• RECORDED DATA:
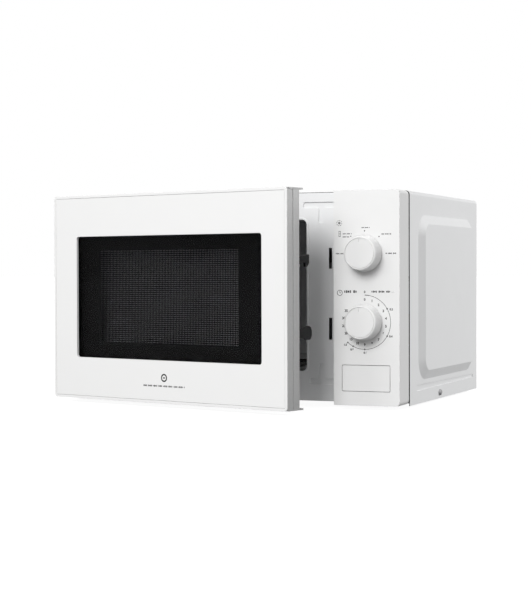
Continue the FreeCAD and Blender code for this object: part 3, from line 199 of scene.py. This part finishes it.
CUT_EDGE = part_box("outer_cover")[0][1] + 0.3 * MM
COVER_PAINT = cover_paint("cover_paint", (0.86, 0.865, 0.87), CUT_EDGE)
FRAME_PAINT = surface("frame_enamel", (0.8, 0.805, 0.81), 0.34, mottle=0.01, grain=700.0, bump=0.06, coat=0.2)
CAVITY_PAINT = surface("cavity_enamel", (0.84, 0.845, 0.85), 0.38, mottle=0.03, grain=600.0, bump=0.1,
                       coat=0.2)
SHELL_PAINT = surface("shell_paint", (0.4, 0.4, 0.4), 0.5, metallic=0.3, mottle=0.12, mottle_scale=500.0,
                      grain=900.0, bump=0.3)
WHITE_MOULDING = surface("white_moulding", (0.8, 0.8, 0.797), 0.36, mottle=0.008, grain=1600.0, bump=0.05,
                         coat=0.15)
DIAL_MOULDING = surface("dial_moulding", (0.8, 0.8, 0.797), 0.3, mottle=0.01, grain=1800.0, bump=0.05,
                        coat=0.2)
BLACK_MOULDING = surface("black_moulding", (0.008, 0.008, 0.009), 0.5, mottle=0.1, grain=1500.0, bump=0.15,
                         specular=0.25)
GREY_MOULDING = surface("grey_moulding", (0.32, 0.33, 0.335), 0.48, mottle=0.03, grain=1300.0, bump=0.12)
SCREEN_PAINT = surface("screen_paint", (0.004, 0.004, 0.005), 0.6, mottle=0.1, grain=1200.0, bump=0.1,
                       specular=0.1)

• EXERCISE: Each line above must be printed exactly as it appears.

• OUTPUT OF THE TASK:
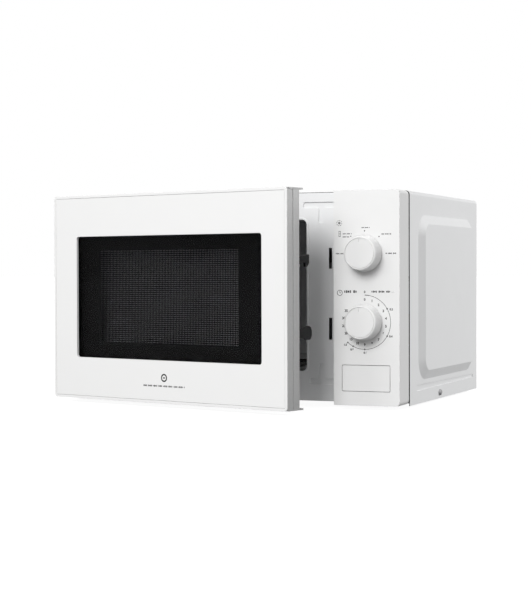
Continue the FreeCAD and Blender code for this object: part 3, from line 199 of scene.py. This part finishes it.
CUT_EDGE = part_box("outer_cover")[0][1] + 0.3 * MM
COVER_PAINT = cover_paint("cover_paint", (0.86, 0.865, 0.87), CUT_EDGE)
FRAME_PAINT = surface("frame_enamel", (0.8, 0.805, 0.81), 0.34, mottle=0.01, grain=700.0, bump=0.06, coat=0.2)
CAVITY_PAINT = surface("cavity_enamel", (0.84, 0.845, 0.85), 0.38, mottle=0.03, grain=600.0, bump=0.1,
                       coat=0.2)
SHELL_PAINT = surface("shell_paint", (0.4, 0.4, 0.4), 0.5, metallic=0.3, mottle=0.12, mottle_scale=500.0,
                      grain=900.0, bump=0.3)
WHITE_MOULDING = surface("white_moulding", (0.8, 0.8, 0.797), 0.36, mottle=0.008, grain=1600.0, bump=0.05,
                         coat=0.15)
DIAL_MOULDING = surface("dial_moulding", (0.8, 0.8, 0.797), 0.3, mottle=0.01, grain=1800.0, bump=0.05,
                        coat=0.2)
BLACK_MOULDING = surface("black_moulding", (0.008, 0.008, 0.009), 0.5, mottle=0.1, grain=1500.0, bump=0.15,
                         specular=0.25)
GREY_MOULDING = surface("grey_moulding", (0.32, 0.33, 0.335), 0.48, mottle=0.03, grain=1300.0, bump=0.12)
SCREEN_PAINT = surface("screen_paint", (0.004, 0.004, 0.005), 0.6, mottle=0.1, grain=1200.0, bump=0.1,
                       specular=0.1)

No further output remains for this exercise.